Problem to work on ->
What lines of the data include the string "manifold"? Copy them all.

Exercise input ->
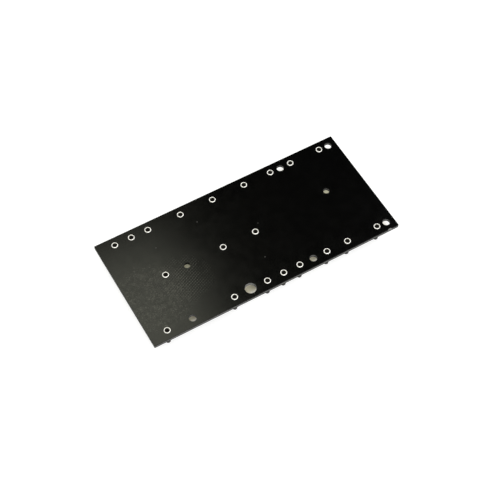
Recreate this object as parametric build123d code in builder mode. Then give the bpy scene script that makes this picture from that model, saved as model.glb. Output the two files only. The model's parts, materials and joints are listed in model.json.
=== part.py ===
from build123d import *

import os

# Turret board, in millimetres. It lies as on a bench: the heads of its turrets stand on the surface at
# z = 0, and the face with the swaged ends looks up. x runs along the board and y towards its back row.

# Layout, in grid steps along and across the board from the first grid point. That point lies one
# margin in from the left end and from the front edge, and the far ends lie one margin past the last.
grid_pitch = 10.0
edge_margin = 5.0
row_lines = {"front": 0, "middle": 3, "back": 6}
turret_columns = {
    "front": [0.5, 4.5, 6.5, 7.5, 8.5, 10.2, 11.5, 13.4],
    "middle": [2, 5.5, 7.5],
    "back": [0.5, 1.5, 2.5, 4.5, 6.5, 8.5, 10.2, 11.5, 13.4],
}
wire_hole_columns = {
    "front": [2, 9.35, 14],
    "back": [10.85, 14],
}
cable_hole_places = [(5.5, 0.05)]
screw_hole_places = [(3.28, 2.97), (12.27, 3.39)]

# Board
board_thickness = 2.0
corner_radius = 0.4
wire_hole_diameter = 4.1
cable_hole_diameter = 6.2
screw_hole_diameter = 3.5

# Turret: a turned spool below the board, and a hollow shank that is swaged over the board's top face.
# The widths of its head, flange and lip are how far each stands out from the waist or the shank.
turret_height = 9.0
head_height = 2.4
head_width = 0.35
waist_diameter = 2.1
flange_height = 1.0
flange_width = 0.6
flange_floor = 0.4
shank_diameter = 2.8
shank_wall = 0.3
lip_width = 0.55
lip_height = 0.4

# Worked out
last_column = max(max(columns) for columns in wire_hole_columns.values())
last_line = max(row_lines.values())
board_length = 2 * edge_margin + last_column * grid_pitch
board_width = 2 * edge_margin + last_line * grid_pitch
board_bottom = turret_height
board_top = board_bottom + board_thickness
flange_bottom = board_bottom - flange_height


# The point of the board at a grid place, with the origin at the board's middle
def place(column, line):
    x = edge_margin + column * grid_pitch - board_length / 2
    y = edge_margin + line * grid_pitch - board_width / 2
    return (x, y)


# The points of a pattern that is given as columns in named rows
def row_places(columns_by_row):
    return [
        place(column, row_lines[row])
        for row, columns in columns_by_row.items()
        for column in columns
    ]


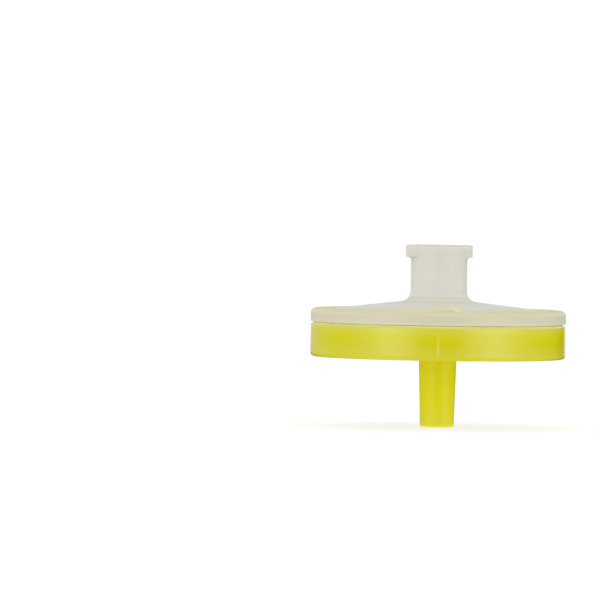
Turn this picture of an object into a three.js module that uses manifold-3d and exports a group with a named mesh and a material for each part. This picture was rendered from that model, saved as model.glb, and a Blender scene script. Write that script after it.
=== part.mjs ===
// Disc syringe filter: a white membrane clamped between two moulded polypropylene
// halves that are welded together round the rim. The natural half carries the female
// Luer lock inlet, the yellow half the male Luer slip outlet.
// Millimetres, +Z up, outlet tip down. The origin is the middle of the tip's end face.

import * as THREE from "three";
import { mergeVertices } from "three/addons/utils/BufferGeometryUtils.js";
import Module from "manifold-3d";

const wasm = await Module();
wasm.setup();

// ---------------------------------------------------------------- driving dimensions

// Luer fittings: a 6 percent taper on both sides
const LUER_TAPER = 0.06; // diameter lost on each millimetre of length
const TIP_DIAMETER = 3.95; // male cone at its end face
const TIP_BORE = 2.0; // bore of the male cone
const TIP_EDGE_RADIUS = 0.12; // round on the end's outer edge
const SOCKET_MOUTH = 4.3; // female cone at its mouth
const SOCKET_DEPTH = 6.04; // mouth to the shoulder that stops a syringe tip
const SOCKET_LEAD_IN = 0.12; // chamfer at the mouth
const THROAT_DIAMETER = 3.06; // hole from the shoulder to the chamber

// Filter membrane, a plain disc
const MEMBRANE_DIAMETER = 25.4;
const MEMBRANE_THICKNESS = 0.2;
const MEMBRANE_EDGE_CLEARANCE = 0.2; // to the wall of its seat
const CLAMP_WIDTH = 1.9; // flat ring of each half that pinches the membrane

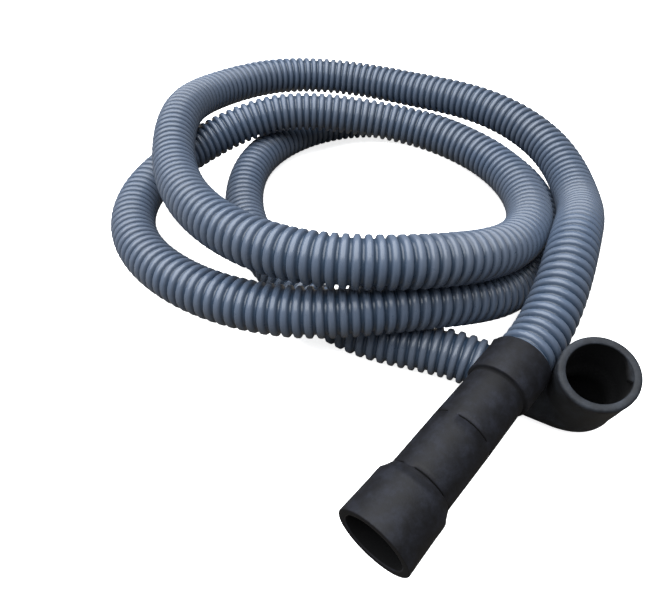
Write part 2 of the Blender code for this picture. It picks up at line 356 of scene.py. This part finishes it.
def elbowInside(work, ledgeLow, ledgeTop):
    # each run ends on the outside's last ring, where addPiece merges the two
    sizes = elbow
    body, rim, bore, mouthBore, socket = radii(sizes, "body", "rim", "bore", "mouthBore", "socket")
    entryEdges, mouthEdges = bendRing(work, bore)
    entry, lip = sizes["entry"], sizes["socketChamfer"]
    socketFloor = entry - sizes["socketDepth"]
    run = [(socketFloor, bore), (socketFloor, socket), (entry - lip, socket), (entry, socket + lip)]
    runOut(work, entryEdges, entryAxis, [*run, (entry, body - sizes["endRound"])])
    mouth, lip, slope = sizes["mouth"], sizes["mouthChamfer"], sizes["ledgeSlope"]
    mouthFloor = mouth - sizes["mouthDepth"]
    run = [(mouthFloor, bore), (mouthFloor, mouthBore)]
    run += [(ledgeLow - slope, mouthBore), (ledgeLow, mouthBore)]
    run += [(ledgeTop - slope, mouthBore), (ledgeTop, mouthBore), (mouth - lip, mouthBore)]
    run += [(mouth, mouthBore + lip), (mouth, rim - sizes["rimRound"])]
    runOut(work, mouthEdges, mouthAxis, run)


def pressLedge(work, low, top):
    # the ledge in the mouth: full height at one end, running out at the other
    sizes = elbow
    span = sizes["ledgeTo"] - sizes["ledgeFrom"]
    for vert in work.verts:
        radius, height, angle = placeRound(vert)
        angle -= sizes["ledgeFrom"]
        onBore = low - touch < height < top - touch and radius < sizes["mouthBore"] / 2 + touch
        if onBore and 0 < angle < span:
            fade = min(1.0, (span - angle) / (sizes["ledgeFade"] * span))
            pressTowardsAxis(vert, radius, sizes["ledgeReach"] * fade)


def buildElbow(material):
    ledgeTop = elbow["mouth"] - elbow["ledgeTop"]
    ledgeLow = ledgeTop - elbow["ledgeHeight"]
    work = bmesh.new()
    paintedShade = work.verts.layers.float.new("paintedRubberShade")
    elbowOutside(work)
    outside = set(work.verts)
    elbowInside(work, ledgeLow, ledgeTop)
    # painted shade: the bores are painted black, up to the top of the ledge
    for vert in set(work.verts) - outside:
        if vert.co.z / mm < ledgeTop - touch:
            vert[paintedShade] = 1.0
    pressLedge(work, ledgeLow, ledgeTop)
    return addPiece(work, "elbow_rubber_cuff", material, elbowPlace())


# the corrugated hose, in millimetres
hose = {
    "diameter": 23.0,
    "pitch": 4.72,
    "grooveDepth": 1.7,
    "bore": 17.6,
    "sides": 24,
    "boreStep": 9.0,
    "inside": (16.2, 22.9),  # length inside the straight cuff's socket and the elbow's
    "cordExit": 6.0,  # straight run outside each socket
    # one ridge: (share of the pitch, share of the groove's depth), from groove to groove
    "ridge": ((0.0, 1.0), (0.13, 0.97), (0.19, 0.50), (0.27, 0.12), (0.39, 0.0), (0.61, 0.0), (0.73, 0.12),
              (0.81, 0.50), (0.87, 0.97)),
    "splinePoints": 6000, "endPoints": 40,  # the free run and each straight end, before they are evened out
    "lineStep": 1.0,  # of the even centreline
    "pathEvery": 4,  # one in so many of its points goes into the cord's path
}

# the hose's route in millimetres, from the straight cuff round three loops to the elbow
routePoints = (
    (-26, 107.5, 46), (-43, 157.5, 31.5), (-80, 198.5, 31), (-133, 211.5, 34.5),
    (-183, 205.5, 32.5), (-234, 186.5, 32.5), (-266, 148.5, 36.5), (-271, 99.5, 42),
    (-250, 55.5, 50.5), (-213, 20.5, 50.5), (-163, -2.5, 55), (-101, 0.5, 61),
    (-58, 38.5, 59), (-46, 87.5, 44.5), (-59, 130.5, 34.5), (-95, 161.5, 30.5),
    (-147, 166.5, 30.5), (-191, 144.5, 34.5), (-230, 106.5, 36), (-246, 68.5, 28),
    (-242, 25.5, 25), (-209, -14.5, 27.5), (-152, -26.5, 32.5), (-94, -4.5, 36),
    (-60, 32.5, 36), (-41, 81.5, 21), (-45, 123.5, 12.5), (-70, 168.5, 13),
    (-114, 193.5, 12), (-170, 196.5, 12.5), (-209, 173.5, 12.5), (-230, 128.5, 12),
    (-223, 84.5, 12), (-191, 46.5, 12.5), (-148, 23.5, 17.5), (-83, 19.5, 12),
)


def splineThrough(points, startSlope, endSlope, count):
    # a cubic spline through the points, read at even steps of its parameter
    points = np.array(points, dtype=float)
    runs = np.linalg.norm(np.diff(points, axis=0), axis=1)
    knots = np.concatenate(([0.0], np.cumsum(runs)))
    size = len(points)
    system = np.zeros((size, size))
    wanted = np.zeros((size, 3))
    system[0, 0] = system[-1, -1] = 1.0
    wanted[0] = startSlope
    wanted[-1] = endSlope
    for i in range(1, size - 1):
        before, after = runs[i - 1], runs[i]
        system[i, i - 1 : i + 2] = after, 2 * (before + after), before
        wanted[i] = 3 * (
            after * (points[i] - points[i - 1]) / before + before * (points[i + 1] - points[i]) / after
        )
    slopes = np.linalg.solve(system, wanted)
    at = np.linspace(0.0, knots[-1], count)
    i = np.clip(np.searchsorted(knots, at, side="right") - 1, 0, size - 2)
    run = runs[i][:, None]
    x = ((at - knots[i]) / runs[i])[:, None]
    return (
        points[i] * (1 + 2 * x) * (1 - x) ** 2 + points[i + 1] * x * x * (3 - 2 * x)
        + run * x * (1 - x) * (slopes[i] * (1 - x) - slopes[i + 1] * x)
    )


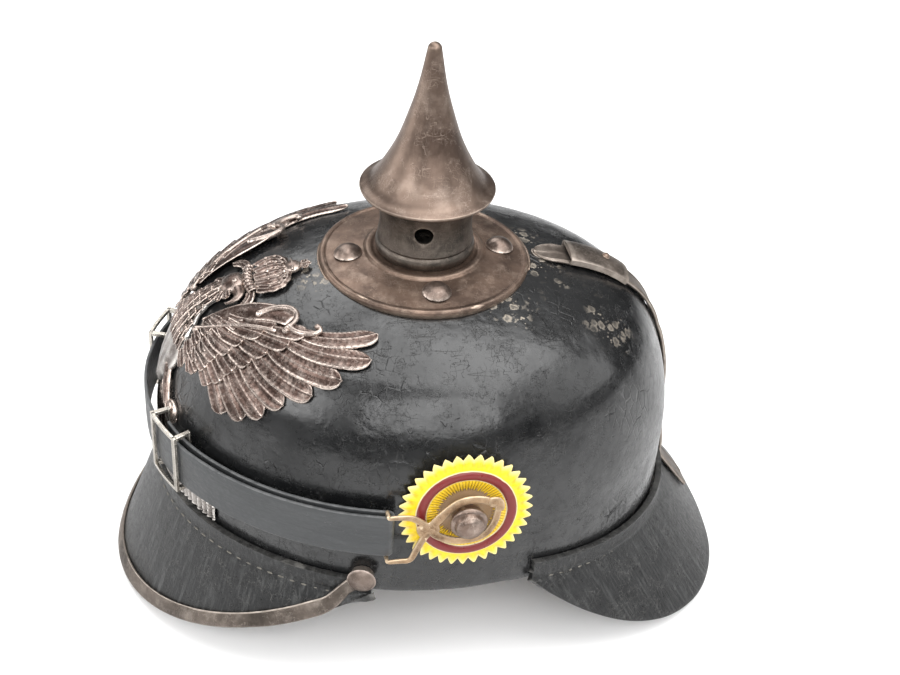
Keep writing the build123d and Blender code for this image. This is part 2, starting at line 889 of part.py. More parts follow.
def make_rear_spine():
    """Strip from beside the base plate down the rear and over the rear visor."""
    outer = seat_gap + spine_steel
    flange_y = ellipse_point(0, seat_gap + visor_leather, 1)[1]
    flange_top = rear_flange(0, seat_gap, 0).Z
    crease = rear_flange(0, seat_gap + visor_leather, rear_flange_height)
    rim = rear_rim(0)
    down = (rim - crease).normalized()
    out = Vector(0, -down.Z, down.Y)
    foot_run = (crease.Z - spine_foot_height) / -down.Z
    foot = crease + down * foot_run
    stand_in, stand_out = seat_gap, seat_gap + spine_steel
    start = spine_rise(spine_tip_y, outer / 2)
    low_wall = wall_point(straight_wall_height, outer)
    step_top = Vector(0, skull_half_length + outer * length_ratio, flange_top + spine_step_length)
    step_foot = Vector(0, flange_y + stand_out, flange_top)
    crease_out = Vector(0, flange_y, crease.Z) + (out + Vector(0, 1, 0)).normalized() * stand_out
    crease_in = Vector(0, flange_y, crease.Z) + (out + Vector(0, 1, 0)).normalized() * stand_in
    inside = Vector(0, skull_half_length / 2, flange_top + spine_step_length)
    flange_corner = Vector(0, flange_y + stand_in, flange_top)
    wall_corner = Vector(0, skull_half_length, flange_top + seat_gap * 2)
    edges = [
        Line(start, arc_a),
        ThreePointArc(arc_a, arc_b, arc_c),
        ThreePointArc(arc_c, wall_point((arc_c.Z + straight_wall_height) / 2, outer), low_wall),
        Line(low_wall, step_top),
        Line(step_top, step_foot),
        Line(step_foot, crease_out),
        Line(crease_out, foot + out * stand_out),
        Line(foot + out * stand_out, foot + out * stand_in),
        Line(foot + out * stand_in, crease_in),
        Line(crease_in, flange_corner),
        Line(flange_corner, wall_corner),
        Line(wall_corner, inside),
        Line(inside, Vector(0, spine_tip_y, start.Z - overrun)),
        Line(Vector(0, spine_tip_y, start.Z - overrun), start),
    ]
    strip = extrude(make_face(edges), spine_width / 2, dir=(1, 0, 0), both=True) - form(seat_gap)
    tongue = make_face(
        Polyline(
            (-spine_width / 2, spine_tip_y + spine_tip_run, 0),
            (-spine_width / 6, spine_tip_y + spine_tip_run / 6, 0),
            (0, spine_tip_y, 0),
            (spine_width / 6, spine_tip_y + spine_tip_run / 6, 0),
            (spine_width / 2, spine_tip_y + spine_tip_run, 0),
            (spine_width / 2, skull_half_length * 2, 0),
            (-spine_width / 2, skull_half_length * 2, 0),
            close=True,
        )
    )
    strip = strip & extrude(tongue, crown_height * 2)
    slot_turn = slide_turn(slide_start_y + vent_slot_length / 2 + overrun / 4)
    slot = Box(vent_slot_width, vent_slot_length, spine_steel * 6)
    strip -= Pos(0, slide_y, slide_z) * Rot(-slot_turn, 0, 0) * Pos(0, 0, slide_radius) * slot
    return solid_of(strip)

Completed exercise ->
Turn this picture of an object into a three.js module that uses manifold-3d and exports a group with a named mesh and a material for each part. This picture was rendered from that model, saved as model.glb, and a Blender scene script. Write that script after it.
import Module from "manifold-3d";